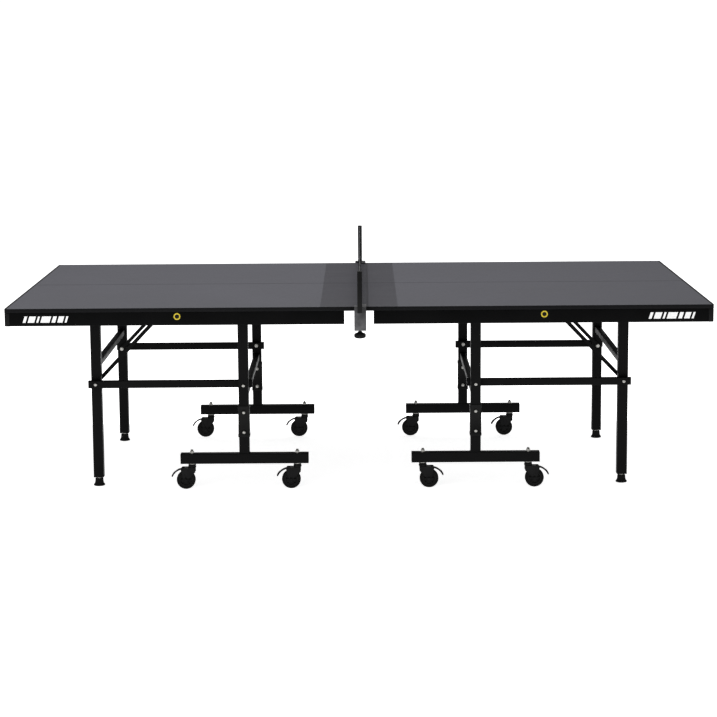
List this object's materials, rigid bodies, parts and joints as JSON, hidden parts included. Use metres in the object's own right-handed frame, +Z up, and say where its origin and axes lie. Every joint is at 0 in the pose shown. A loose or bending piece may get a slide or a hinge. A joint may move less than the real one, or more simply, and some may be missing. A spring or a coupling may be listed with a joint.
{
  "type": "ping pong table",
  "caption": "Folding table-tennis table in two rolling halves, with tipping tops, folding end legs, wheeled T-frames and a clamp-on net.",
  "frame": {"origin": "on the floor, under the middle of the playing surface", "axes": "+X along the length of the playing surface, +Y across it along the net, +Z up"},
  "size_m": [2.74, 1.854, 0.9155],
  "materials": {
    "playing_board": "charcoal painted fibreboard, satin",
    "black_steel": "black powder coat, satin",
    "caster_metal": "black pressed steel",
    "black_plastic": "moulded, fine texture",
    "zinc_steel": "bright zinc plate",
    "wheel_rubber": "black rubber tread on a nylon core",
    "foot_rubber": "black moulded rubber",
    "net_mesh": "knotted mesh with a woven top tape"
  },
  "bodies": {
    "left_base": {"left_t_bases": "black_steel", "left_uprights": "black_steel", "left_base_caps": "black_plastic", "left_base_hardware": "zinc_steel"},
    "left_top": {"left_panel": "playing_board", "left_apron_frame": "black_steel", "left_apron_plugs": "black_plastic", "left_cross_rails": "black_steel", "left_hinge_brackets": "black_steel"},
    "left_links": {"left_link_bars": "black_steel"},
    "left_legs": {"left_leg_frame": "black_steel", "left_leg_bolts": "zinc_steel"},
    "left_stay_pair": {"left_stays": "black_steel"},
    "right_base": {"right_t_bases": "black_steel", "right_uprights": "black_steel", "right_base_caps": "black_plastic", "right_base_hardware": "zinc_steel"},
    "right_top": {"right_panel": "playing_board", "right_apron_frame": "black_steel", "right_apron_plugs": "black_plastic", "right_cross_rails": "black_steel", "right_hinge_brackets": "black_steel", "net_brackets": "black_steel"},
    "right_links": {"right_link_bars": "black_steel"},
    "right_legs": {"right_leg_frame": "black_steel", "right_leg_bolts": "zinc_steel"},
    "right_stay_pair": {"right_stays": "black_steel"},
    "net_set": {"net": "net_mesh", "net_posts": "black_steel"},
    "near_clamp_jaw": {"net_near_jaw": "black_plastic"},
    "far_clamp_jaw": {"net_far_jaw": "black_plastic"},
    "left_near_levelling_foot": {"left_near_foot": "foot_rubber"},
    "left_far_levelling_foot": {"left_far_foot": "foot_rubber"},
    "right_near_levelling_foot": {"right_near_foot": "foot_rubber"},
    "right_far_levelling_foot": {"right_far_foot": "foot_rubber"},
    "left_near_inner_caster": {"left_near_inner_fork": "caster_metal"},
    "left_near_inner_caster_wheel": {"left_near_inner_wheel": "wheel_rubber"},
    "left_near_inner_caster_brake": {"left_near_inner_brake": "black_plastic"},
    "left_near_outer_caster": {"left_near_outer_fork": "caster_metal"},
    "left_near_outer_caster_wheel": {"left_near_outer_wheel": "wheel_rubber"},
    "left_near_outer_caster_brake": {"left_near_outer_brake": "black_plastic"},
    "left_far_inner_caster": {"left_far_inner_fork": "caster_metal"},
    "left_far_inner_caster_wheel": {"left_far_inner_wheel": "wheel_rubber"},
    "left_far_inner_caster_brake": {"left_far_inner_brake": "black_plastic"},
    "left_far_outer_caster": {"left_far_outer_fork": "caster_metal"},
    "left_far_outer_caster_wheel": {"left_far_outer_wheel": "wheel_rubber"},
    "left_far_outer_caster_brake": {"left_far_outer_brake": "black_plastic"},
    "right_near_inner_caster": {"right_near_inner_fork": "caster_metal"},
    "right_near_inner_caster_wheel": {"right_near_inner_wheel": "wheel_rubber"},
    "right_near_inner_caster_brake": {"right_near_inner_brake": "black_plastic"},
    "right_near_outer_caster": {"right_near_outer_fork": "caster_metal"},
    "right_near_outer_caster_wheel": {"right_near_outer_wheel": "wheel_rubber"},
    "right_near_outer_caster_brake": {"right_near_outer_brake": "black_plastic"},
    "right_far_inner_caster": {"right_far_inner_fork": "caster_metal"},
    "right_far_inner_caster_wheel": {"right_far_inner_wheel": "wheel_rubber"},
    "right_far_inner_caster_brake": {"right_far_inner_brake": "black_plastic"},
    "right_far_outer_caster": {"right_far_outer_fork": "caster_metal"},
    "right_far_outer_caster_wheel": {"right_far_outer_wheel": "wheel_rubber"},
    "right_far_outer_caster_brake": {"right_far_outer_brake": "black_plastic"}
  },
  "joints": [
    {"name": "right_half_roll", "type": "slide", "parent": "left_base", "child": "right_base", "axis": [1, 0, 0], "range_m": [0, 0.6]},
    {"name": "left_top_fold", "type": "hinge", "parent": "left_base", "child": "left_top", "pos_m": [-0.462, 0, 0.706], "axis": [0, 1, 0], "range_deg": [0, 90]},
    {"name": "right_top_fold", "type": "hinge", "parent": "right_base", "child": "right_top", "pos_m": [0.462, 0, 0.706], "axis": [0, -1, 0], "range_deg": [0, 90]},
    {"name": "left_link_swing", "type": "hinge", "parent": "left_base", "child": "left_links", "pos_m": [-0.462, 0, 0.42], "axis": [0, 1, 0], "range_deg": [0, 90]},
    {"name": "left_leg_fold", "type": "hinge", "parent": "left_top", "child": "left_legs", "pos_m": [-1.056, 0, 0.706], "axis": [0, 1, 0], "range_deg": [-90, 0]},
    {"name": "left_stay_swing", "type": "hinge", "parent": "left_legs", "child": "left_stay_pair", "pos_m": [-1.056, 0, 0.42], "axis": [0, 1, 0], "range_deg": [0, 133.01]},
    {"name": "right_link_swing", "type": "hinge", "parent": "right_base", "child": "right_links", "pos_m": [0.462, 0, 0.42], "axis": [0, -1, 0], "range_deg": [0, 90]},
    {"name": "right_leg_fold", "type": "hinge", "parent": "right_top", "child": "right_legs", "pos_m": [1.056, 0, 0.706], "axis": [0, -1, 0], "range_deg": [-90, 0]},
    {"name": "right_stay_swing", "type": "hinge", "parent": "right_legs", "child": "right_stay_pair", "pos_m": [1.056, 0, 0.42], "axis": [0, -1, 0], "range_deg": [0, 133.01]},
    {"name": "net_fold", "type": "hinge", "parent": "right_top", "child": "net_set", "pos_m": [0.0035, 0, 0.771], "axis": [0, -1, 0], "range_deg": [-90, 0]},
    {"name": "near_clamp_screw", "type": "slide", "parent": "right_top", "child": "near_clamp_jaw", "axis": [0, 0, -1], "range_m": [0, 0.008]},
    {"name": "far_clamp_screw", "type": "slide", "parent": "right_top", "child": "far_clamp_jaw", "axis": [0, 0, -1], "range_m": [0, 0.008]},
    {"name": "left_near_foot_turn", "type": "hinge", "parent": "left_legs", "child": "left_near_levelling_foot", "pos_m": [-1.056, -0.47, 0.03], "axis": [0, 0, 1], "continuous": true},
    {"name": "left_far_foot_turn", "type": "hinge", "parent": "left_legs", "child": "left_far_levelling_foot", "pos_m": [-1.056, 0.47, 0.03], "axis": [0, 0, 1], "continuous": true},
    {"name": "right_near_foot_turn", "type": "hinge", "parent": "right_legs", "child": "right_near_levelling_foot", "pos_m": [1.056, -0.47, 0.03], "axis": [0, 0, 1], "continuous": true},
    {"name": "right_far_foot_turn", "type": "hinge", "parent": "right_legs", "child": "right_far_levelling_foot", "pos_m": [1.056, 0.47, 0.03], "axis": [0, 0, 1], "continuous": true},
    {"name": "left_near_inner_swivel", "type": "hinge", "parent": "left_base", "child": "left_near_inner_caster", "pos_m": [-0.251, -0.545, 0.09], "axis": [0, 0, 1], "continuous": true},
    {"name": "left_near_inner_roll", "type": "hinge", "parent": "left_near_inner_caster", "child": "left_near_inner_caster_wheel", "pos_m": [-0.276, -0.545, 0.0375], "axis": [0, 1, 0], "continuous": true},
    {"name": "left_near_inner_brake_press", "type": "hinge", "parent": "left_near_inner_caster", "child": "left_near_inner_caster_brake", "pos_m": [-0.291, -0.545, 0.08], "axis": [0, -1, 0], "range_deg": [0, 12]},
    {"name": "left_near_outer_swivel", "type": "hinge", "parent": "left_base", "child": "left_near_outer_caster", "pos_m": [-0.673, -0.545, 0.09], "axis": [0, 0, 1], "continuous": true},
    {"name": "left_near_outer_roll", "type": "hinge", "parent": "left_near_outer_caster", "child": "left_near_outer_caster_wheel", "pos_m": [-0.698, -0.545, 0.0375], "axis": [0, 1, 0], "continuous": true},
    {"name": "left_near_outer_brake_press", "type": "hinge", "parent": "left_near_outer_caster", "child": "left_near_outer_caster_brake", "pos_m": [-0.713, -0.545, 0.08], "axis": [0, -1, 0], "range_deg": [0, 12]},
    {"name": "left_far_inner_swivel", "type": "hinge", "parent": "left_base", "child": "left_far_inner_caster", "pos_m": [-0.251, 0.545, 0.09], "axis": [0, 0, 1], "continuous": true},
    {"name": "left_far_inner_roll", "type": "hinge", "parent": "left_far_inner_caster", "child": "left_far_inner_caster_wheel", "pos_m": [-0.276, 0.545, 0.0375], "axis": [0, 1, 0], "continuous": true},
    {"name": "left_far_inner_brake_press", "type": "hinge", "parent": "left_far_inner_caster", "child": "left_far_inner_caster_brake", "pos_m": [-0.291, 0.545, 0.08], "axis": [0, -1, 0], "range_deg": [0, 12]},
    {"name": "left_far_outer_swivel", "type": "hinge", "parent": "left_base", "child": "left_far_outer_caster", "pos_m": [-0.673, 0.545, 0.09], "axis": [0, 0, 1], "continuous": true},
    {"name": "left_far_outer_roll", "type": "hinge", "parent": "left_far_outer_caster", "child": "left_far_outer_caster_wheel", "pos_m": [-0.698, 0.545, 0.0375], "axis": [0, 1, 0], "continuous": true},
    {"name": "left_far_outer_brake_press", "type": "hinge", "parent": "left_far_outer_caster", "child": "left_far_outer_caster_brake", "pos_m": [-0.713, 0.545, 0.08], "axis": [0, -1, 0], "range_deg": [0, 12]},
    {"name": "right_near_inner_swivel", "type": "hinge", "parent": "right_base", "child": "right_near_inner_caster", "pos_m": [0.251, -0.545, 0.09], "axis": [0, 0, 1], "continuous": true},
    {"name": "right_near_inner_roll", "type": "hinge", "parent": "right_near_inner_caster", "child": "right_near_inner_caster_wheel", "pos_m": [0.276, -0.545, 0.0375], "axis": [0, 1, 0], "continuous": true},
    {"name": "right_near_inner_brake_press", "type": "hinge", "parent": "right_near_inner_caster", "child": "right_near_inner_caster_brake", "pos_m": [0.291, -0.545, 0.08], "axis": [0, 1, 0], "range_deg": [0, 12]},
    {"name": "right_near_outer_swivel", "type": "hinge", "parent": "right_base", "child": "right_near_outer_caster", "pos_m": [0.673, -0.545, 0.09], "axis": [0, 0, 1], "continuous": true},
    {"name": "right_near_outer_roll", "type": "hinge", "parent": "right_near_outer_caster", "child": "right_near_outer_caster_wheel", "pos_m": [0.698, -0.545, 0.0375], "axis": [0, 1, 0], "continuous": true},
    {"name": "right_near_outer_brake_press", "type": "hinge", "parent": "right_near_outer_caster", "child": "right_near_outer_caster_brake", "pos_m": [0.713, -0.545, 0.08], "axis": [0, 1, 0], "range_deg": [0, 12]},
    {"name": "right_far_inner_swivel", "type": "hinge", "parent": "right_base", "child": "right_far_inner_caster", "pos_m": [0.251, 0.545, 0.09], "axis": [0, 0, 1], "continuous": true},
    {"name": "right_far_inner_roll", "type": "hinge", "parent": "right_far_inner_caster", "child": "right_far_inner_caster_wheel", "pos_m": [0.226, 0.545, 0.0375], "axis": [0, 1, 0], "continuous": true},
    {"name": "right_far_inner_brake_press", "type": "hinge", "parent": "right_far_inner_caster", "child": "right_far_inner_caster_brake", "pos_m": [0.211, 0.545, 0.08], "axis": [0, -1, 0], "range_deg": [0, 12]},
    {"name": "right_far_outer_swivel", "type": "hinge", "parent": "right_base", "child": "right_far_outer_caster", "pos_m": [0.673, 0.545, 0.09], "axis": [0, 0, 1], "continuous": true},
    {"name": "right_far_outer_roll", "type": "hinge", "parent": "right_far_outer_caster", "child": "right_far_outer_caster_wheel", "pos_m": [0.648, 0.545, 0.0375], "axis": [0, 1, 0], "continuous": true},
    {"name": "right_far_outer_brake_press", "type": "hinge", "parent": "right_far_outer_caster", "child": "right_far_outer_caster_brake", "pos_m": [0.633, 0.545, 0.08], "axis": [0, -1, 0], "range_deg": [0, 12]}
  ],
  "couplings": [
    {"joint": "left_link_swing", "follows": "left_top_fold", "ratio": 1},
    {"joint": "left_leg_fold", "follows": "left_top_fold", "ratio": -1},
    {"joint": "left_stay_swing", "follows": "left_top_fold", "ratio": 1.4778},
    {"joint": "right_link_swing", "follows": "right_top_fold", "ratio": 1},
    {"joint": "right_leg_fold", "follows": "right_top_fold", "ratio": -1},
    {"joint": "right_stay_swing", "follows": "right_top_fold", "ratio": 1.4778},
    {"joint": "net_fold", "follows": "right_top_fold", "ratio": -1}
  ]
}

********

**AIM:** Show all lines above holding "joints".

**ANSWER TO THE TASK:**
List this object's materials, rigid bodies, parts and joints as JSON, hidden parts included. Use metres in the object's own right-handed frame, +Z up, and say where its origin and axes lie. Every joint is at 0 in the pose shown. A loose or bending piece may get a slide or a hinge. A joint may move less than the real one, or more simply, and some may be missing. A spring or a coupling may be listed with a joint.
  "joints": [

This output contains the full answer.